CAD and scene scripts:
○ ○ ○ ○ ○ ○ ○
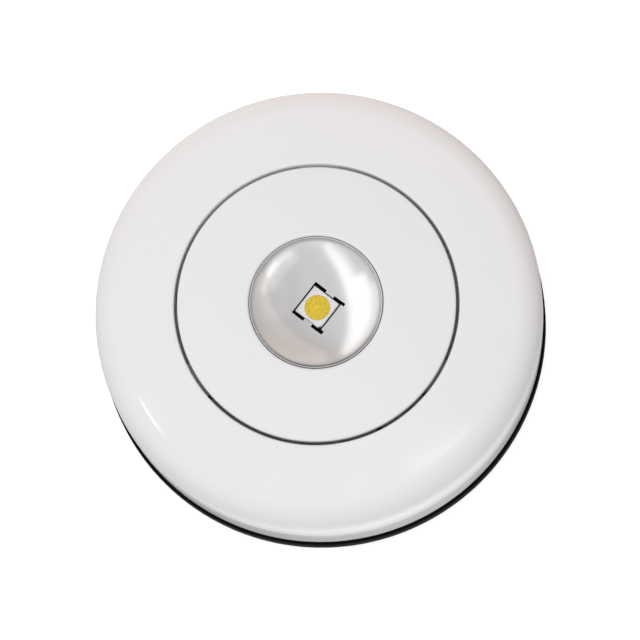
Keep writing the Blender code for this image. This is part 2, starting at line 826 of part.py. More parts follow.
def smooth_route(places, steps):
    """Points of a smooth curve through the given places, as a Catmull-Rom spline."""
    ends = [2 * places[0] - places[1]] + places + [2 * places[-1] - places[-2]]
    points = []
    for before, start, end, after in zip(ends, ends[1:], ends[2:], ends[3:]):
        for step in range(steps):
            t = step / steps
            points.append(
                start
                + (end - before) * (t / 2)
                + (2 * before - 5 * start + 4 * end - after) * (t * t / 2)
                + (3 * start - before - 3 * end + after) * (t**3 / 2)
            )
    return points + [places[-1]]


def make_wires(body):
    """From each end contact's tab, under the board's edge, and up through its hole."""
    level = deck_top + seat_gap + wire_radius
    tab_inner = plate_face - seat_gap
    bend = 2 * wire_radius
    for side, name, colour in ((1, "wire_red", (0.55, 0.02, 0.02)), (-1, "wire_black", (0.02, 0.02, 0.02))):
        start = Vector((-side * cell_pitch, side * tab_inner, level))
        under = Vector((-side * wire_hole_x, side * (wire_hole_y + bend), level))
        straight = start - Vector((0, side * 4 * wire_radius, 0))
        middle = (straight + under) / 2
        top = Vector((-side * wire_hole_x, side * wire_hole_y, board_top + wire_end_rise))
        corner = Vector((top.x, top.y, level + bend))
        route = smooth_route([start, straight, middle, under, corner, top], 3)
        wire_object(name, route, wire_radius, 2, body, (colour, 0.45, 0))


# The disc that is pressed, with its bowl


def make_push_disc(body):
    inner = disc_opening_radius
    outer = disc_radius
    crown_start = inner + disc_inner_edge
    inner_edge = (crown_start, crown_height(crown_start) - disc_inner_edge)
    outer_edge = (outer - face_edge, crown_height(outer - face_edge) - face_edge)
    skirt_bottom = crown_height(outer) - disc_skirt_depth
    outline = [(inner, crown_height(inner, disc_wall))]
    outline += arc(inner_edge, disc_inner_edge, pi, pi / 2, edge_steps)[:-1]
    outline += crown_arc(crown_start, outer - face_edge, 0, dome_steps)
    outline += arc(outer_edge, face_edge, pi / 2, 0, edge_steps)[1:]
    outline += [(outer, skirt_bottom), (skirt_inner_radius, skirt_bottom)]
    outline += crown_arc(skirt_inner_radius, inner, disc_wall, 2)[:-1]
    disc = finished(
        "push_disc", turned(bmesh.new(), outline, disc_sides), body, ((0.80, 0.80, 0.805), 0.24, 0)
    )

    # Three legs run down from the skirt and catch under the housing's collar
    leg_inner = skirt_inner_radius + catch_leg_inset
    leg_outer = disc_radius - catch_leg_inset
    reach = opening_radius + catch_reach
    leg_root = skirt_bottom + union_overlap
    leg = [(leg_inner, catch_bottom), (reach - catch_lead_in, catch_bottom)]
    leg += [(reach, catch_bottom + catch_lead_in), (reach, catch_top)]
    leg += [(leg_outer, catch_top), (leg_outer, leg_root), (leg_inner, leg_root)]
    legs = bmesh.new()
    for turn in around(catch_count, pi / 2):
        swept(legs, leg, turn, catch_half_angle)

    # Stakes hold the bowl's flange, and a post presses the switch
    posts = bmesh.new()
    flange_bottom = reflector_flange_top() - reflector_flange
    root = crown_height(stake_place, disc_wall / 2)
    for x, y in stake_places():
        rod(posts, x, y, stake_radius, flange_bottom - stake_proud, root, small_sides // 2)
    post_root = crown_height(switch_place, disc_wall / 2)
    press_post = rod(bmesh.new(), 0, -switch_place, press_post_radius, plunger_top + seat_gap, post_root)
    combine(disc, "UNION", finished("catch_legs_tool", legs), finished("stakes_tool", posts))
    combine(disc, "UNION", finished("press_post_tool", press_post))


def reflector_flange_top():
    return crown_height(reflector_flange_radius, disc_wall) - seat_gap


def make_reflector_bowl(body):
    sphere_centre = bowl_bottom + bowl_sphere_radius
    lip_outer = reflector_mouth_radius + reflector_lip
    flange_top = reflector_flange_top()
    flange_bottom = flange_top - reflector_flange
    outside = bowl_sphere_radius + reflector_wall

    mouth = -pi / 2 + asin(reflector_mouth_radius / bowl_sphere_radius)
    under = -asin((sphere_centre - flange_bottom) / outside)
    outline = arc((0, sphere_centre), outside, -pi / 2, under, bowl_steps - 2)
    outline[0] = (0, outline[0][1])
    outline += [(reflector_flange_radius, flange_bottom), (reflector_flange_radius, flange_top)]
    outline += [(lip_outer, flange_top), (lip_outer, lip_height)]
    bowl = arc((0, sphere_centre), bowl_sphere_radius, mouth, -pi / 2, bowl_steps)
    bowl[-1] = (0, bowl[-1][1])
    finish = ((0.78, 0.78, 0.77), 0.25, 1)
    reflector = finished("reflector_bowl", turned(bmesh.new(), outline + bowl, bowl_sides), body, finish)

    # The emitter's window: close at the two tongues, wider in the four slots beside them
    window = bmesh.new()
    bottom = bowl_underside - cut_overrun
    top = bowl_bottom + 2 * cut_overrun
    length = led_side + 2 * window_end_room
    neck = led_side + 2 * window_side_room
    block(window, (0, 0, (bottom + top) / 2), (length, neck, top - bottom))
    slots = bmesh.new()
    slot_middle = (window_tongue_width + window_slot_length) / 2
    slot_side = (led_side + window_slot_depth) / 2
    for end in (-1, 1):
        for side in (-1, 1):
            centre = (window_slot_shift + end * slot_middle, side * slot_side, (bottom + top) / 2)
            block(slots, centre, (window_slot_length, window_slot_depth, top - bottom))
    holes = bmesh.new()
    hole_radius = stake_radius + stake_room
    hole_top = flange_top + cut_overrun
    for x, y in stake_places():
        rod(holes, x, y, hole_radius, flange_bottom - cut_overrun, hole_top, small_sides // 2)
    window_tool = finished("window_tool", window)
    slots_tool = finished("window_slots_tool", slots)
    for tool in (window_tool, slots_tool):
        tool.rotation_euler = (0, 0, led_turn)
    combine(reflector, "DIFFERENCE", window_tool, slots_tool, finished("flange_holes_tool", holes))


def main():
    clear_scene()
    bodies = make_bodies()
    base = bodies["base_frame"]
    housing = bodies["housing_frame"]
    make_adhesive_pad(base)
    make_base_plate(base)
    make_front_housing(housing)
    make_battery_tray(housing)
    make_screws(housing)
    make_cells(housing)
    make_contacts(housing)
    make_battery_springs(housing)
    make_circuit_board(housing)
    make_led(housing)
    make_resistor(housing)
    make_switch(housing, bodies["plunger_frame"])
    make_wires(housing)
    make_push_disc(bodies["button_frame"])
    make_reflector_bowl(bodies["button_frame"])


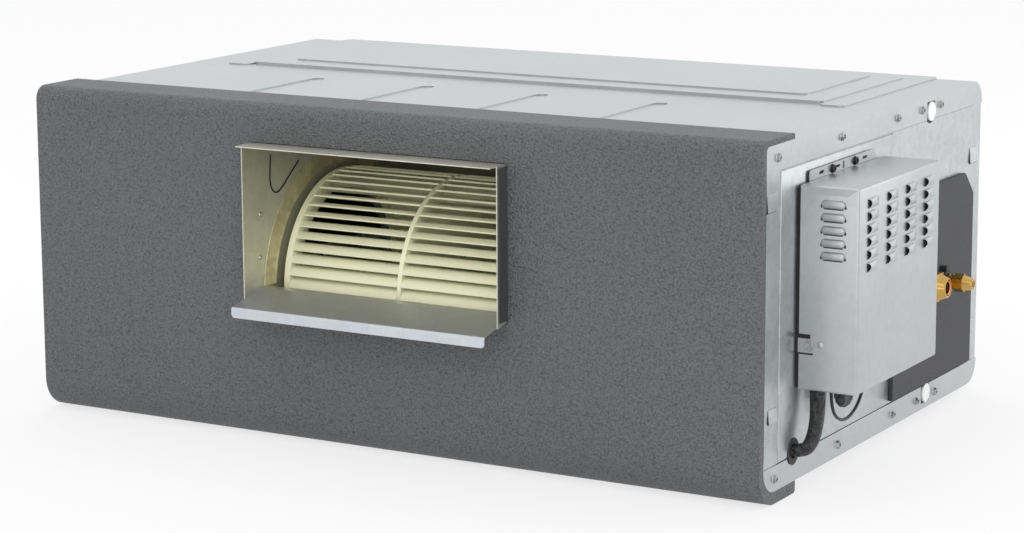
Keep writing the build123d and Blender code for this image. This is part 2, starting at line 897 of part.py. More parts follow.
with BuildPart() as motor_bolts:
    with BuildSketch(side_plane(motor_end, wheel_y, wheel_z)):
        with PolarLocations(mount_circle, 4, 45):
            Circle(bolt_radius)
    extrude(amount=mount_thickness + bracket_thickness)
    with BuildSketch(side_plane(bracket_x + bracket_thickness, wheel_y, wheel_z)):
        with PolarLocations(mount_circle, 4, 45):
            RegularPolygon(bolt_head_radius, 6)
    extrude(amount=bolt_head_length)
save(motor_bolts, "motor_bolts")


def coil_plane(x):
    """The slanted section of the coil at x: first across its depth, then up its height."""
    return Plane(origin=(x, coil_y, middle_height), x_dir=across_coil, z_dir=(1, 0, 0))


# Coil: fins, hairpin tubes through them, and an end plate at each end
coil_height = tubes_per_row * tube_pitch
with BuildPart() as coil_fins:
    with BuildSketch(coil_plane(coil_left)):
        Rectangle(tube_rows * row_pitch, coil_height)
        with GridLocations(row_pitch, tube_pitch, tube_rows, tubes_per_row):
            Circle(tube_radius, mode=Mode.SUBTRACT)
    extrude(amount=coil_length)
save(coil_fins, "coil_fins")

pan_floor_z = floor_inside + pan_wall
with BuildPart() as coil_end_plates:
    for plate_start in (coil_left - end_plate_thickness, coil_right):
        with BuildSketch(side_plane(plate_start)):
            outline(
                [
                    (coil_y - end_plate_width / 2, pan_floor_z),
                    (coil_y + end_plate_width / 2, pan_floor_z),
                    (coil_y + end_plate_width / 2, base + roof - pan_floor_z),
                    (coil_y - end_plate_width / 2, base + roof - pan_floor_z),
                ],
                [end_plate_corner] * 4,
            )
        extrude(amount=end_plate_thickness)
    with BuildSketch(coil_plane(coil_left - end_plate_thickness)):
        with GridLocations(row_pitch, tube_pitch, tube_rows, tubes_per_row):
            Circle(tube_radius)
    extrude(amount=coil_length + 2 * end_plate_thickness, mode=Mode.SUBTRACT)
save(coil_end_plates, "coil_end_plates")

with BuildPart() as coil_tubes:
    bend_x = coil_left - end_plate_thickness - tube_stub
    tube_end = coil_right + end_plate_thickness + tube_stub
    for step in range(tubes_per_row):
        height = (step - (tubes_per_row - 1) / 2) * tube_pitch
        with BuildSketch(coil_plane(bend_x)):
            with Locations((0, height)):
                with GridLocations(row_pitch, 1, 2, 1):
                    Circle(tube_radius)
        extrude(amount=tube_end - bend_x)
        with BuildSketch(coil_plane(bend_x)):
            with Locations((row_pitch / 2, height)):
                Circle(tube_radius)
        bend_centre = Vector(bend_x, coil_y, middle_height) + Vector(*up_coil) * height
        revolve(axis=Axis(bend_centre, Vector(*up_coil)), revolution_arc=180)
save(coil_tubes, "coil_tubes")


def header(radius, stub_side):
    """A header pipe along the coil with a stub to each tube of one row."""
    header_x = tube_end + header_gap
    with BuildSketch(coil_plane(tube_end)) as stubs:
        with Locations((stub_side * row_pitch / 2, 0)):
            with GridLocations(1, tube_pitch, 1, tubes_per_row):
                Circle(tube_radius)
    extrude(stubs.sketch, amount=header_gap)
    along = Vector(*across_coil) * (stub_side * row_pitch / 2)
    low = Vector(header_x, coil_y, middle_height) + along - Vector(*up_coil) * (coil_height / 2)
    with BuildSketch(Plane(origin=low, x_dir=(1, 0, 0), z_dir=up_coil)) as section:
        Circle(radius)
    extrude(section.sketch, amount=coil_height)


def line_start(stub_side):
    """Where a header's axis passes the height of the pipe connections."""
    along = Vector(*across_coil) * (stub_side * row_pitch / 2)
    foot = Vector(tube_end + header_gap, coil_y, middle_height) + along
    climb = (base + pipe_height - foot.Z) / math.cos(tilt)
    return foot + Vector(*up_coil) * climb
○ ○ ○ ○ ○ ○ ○
AIM OF THE EXERCISE:
Please print exactly what appears from the first line of the data through the line with "# The disc that is pressed, with its bowl", including both of those lines and nothing past them.

COMPLETE ANSWER:
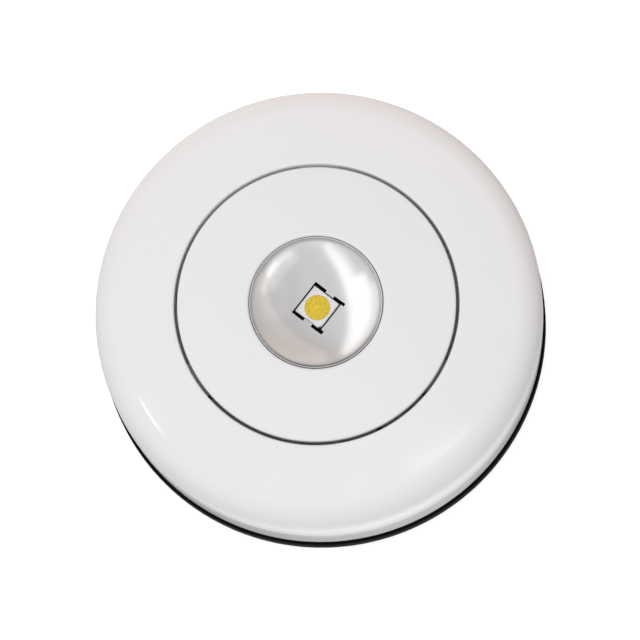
Keep writing the Blender code for this image. This is part 2, starting at line 826 of part.py. More parts follow.
def smooth_route(places, steps):
    """Points of a smooth curve through the given places, as a Catmull-Rom spline."""
    ends = [2 * places[0] - places[1]] + places + [2 * places[-1] - places[-2]]
    points = []
    for before, start, end, after in zip(ends, ends[1:], ends[2:], ends[3:]):
        for step in range(steps):
            t = step / steps
            points.append(
                start
                + (end - before) * (t / 2)
                + (2 * before - 5 * start + 4 * end - after) * (t * t / 2)
                + (3 * start - before - 3 * end + after) * (t**3 / 2)
            )
    return points + [places[-1]]


def make_wires(body):
    """From each end contact's tab, under the board's edge, and up through its hole."""
    level = deck_top + seat_gap + wire_radius
    tab_inner = plate_face - seat_gap
    bend = 2 * wire_radius
    for side, name, colour in ((1, "wire_red", (0.55, 0.02, 0.02)), (-1, "wire_black", (0.02, 0.02, 0.02))):
        start = Vector((-side * cell_pitch, side * tab_inner, level))
        under = Vector((-side * wire_hole_x, side * (wire_hole_y + bend), level))
        straight = start - Vector((0, side * 4 * wire_radius, 0))
        middle = (straight + under) / 2
        top = Vector((-side * wire_hole_x, side * wire_hole_y, board_top + wire_end_rise))
        corner = Vector((top.x, top.y, level + bend))
        route = smooth_route([start, straight, middle, under, corner, top], 3)
        wire_object(name, route, wire_radius, 2, body, (colour, 0.45, 0))


# The disc that is pressed, with its bowl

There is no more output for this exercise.